2. The Jeffersons (CBS, 1975-85)
Lear’s longest-running series was less vocally about politics than the others on this list, in large part because its very existence was political. In moving Archie Bunker’s next door neighbor George Jefferson (Sherman Hemsley) and his wife Louise (Isabelle Sanford) from working-class queens to a deluxe apartment in the skies of the Upper East Side, Lear and company were projecting images of Black wealth and excellence into millions of American homes every week for a decade. On top of that, the Jeffersons were now neighbors and close friends with Tom (Franklin Cover) and Helen (Roxie Roker), whose interracial marriage was still considered risque for TV in the mid-Seventies. Hemsley did just fine moving from a burr in Archie’s side to the center of his own show, with the preening George easily coming into conflict with everyone around him — his beloved “Weezie” included.
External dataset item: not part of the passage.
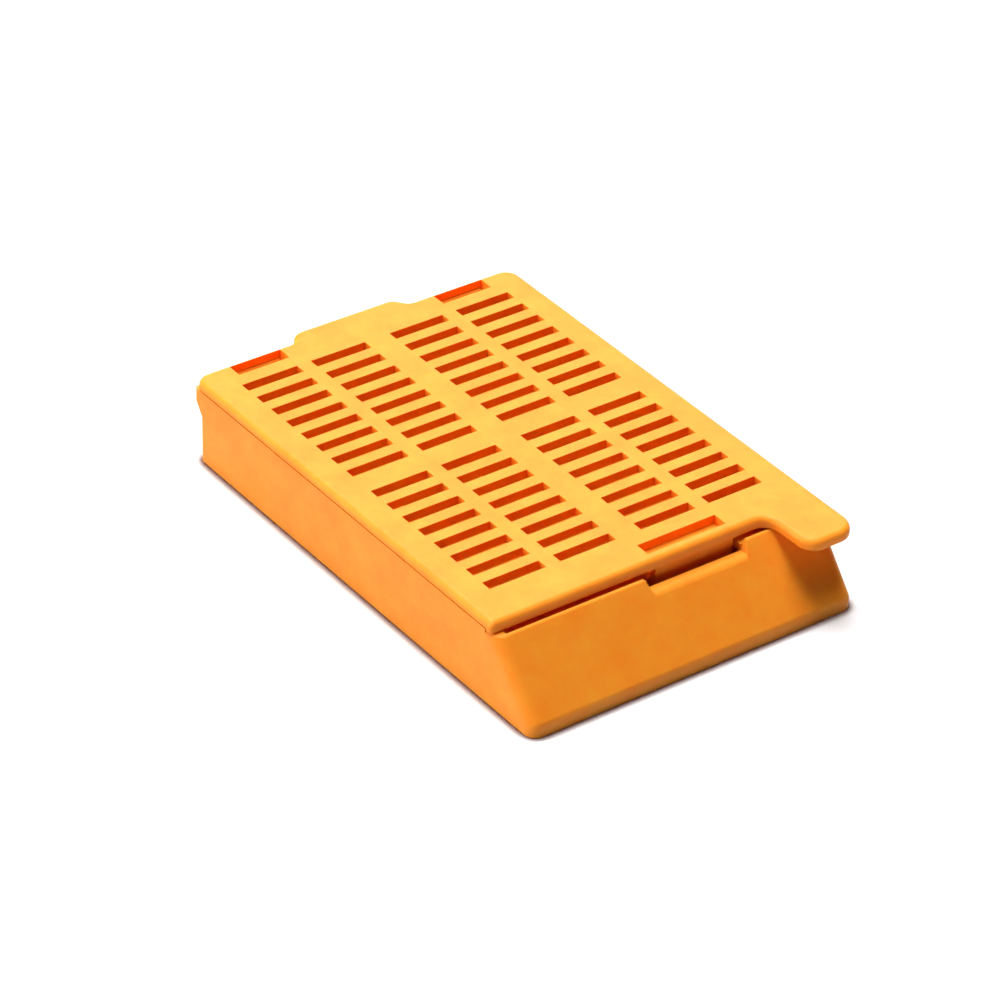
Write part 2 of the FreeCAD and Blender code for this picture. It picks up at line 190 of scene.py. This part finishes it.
def floor_white():
    """A pale matt floor. The camera sees it lifted to white, more so further out, and sees a
    painted dark brown contact shadow right beside the cassette, where ambient occlusion darkens
    the floor's colour."""
    material, tree = new_material("floor_white")
    link = tree.links.new
    seen = node(tree, "ShaderNodeLightPath", (-900, 400))

    contact = node(tree, "ShaderNodeAmbientOcclusion", (-900, 100), {"Distance": CONTACT_REACH})
    contact.samples = CONTACT_SAMPLES
    # painted shadow: the floor's colour goes dark brown where the cassette hides its sky
    painted_shadow = ramp(tree, (-600, 100), CONTACT_DARK_AT, PAINTED_CONTACT_SHADOW, CONTACT_CLEAR_AT, FLOOR_COLOR)
    link(contact.outputs["AO"], painted_shadow.inputs["Fac"])
    shown = node(tree, "ShaderNodeMix", (-450, 250))
    shown.data_type = "RGBA"
    shown.inputs[MIX_COLOR_A].default_value = FLOOR_COLOR
    link(seen.outputs["Is Camera Ray"], shown.inputs[MIX_FACTOR])
    link(painted_shadow.outputs["Color"], shown.inputs[MIX_COLOR_B])
    matt = node(tree, "ShaderNodeBsdfDiffuse", (-300, 100))
    link(shown.outputs[MIX_COLOR_OUT], matt.inputs["Color"])

    where = node(tree, "ShaderNodeTexCoord", (-1300, -200))
    reach = node(tree, "ShaderNodeVectorMath", (-1100, -200))
    reach.operation = "LENGTH"
    link(where.outputs["Object"], reach.inputs[0])
    fade = node(tree, "ShaderNodeMapRange", (-900, -200),
                {"From Min": LIFT_FROM, "From Max": LIFT_TO,
                 "To Min": LIFT_NEAR, "To Max": LIFT_FAR})
    link(reach.outputs["Value"], fade.inputs["Value"])
    level = node(tree, "ShaderNodeMath", (-600, -100))
    level.operation = "MULTIPLY"
    link(seen.outputs["Is Camera Ray"], level.inputs[0])
    link(fade.outputs["Result"], level.inputs[1])
    lift = node(tree, "ShaderNodeEmission", (-300, -100))
    # the lift to white carries the painted contact shadow as well
    link(painted_shadow.outputs["Color"], lift.inputs["Color"])
    link(level.outputs["Value"], lift.inputs["Strength"])

    both = node(tree, "ShaderNodeAddShader", (0, 0))
    link(matt.outputs["BSDF"], both.inputs[0])
    link(lift.outputs["Emission"], both.inputs[1])
    out = node(tree, "ShaderNodeOutputMaterial", (300, 0))
    link(both.outputs["Shader"], out.inputs["Surface"])
    return material


def add_floor():
    mesh = bpy.data.meshes.new("floor")
    half = FLOOR_HALF
    corners = [(-half, -half, 0), (half, -half, 0), (half, half, 0), (-half, half, 0)]
    mesh.from_pydata(corners, [], [(0, 1, 2, 3)])
    mesh.materials.append(floor_white())
    floor = bpy.data.objects.new("floor", mesh)
    bpy.context.scene.collection.objects.link(floor)


def add_lamp(name, azimuth, elevation, size, power):
    """A square soft box."""
    data = bpy.data.lights.new(name, "AREA")
    data.shape = "SQUARE"
    data.size = size
    data.energy = power
    _, _, towards = axes_from(azimuth, elevation)
    lamp = bpy.data.objects.new(name, data)
    lamp.location = towards * LAMP_DISTANCE
    lamp.rotation_euler = towards.to_track_quat("Z", "Y").to_euler()
    bpy.context.scene.collection.objects.link(lamp)


def add_world():
    """White to the camera, and no light of its own."""
    world = bpy.data.worlds.new("world")
    world.use_nodes = True
    bpy.context.scene.world = world
    tree = world.node_tree
    tree.nodes.clear()
    seen = node(tree, "ShaderNodeLightPath", (-300, 0))
    sky = node(tree, "ShaderNodeBackground", (0, 0), {"Color": WHITE})
    tree.links.new(seen.outputs["Is Camera Ray"], sky.inputs["Strength"])
    out = node(tree, "ShaderNodeOutputWorld", (300, 0))
    tree.links.new(sky.outputs["Background"], out.inputs["Surface"])


add_camera()
dress_nodes()
add_floor()
add_world()
for lamp in LAMPS:
    add_lamp(*lamp)
bpy.context.scene.view_settings.view_transform = "Standard"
1. All in the Family (CBS, 1971-79)
It took Lear a while to get it right with this adaptation of the British comedy Till Death Us Do Part, about a reactionary, bigoted blue-collar worker getting into constant arguments with his liberal son-in-law. Two pilots were filmed for ABC, where Carroll O’Connor and Jean Stapleton’s characters were named Archie and Edith Justice, while different actors played daughter Gloria and son-in-law Mike. Then ABC got cold feet about how audiences would react to a sitcom that would regularly talk about politics, racism, and other divisive issues of the day. ABC’s loss was a huge gain for CBS, which was looking to erase its image as the home of gentle rural sitcoms like Petticoat Junction. All in the Family (now with Sally Struthers and Rob Reiner as Gloria and Mike) would soon define the entire CBS brand, becoming such a sensation that President Nixon was heard talking about it on the Watergate tapes. Where ABC feared that Archie and Mike’s debates would scare away viewers on both sides of the aisle, the show instead drew in everyone, in part because Lear had inadvertently built a Rorschach test of a TV show. Liberals watched and saw Archie as a clown representing an era (glorified in the show’s nostalgic theme song) that had deservedly passed. But conservatives viewers felt like the show’s sympathies lay primarily with Archie, while Mike was its primary comic target. The truth was more complex than that, as the series couldn’t help but develop a deeper understanding of Archie, even as it palpably despised his worst beliefs. And, as would later happen with Maude, Mike became an easy way for the show’s liberal writers to get out their most self-lacerating humor. But regardless of intent or interpretation, the mere fact that a huge audience was eager to watch a show that was both so political and so coarse in its humor — both Archie’s language and the frequent sound of his “terlet” flushing off-screen — shattered all kinds of conventional wisdom within the business about what viewers would and would not accept. It’s not hard to draw a line, for instance, between Archie Bunker and Tony Soprano, as problematic lead characters whom audiences couldn’t help but be fascinated by. As a comedy, as a character study, and at times as pure drama, All in the Family was, is, and will always be one of the best things ever made for American television.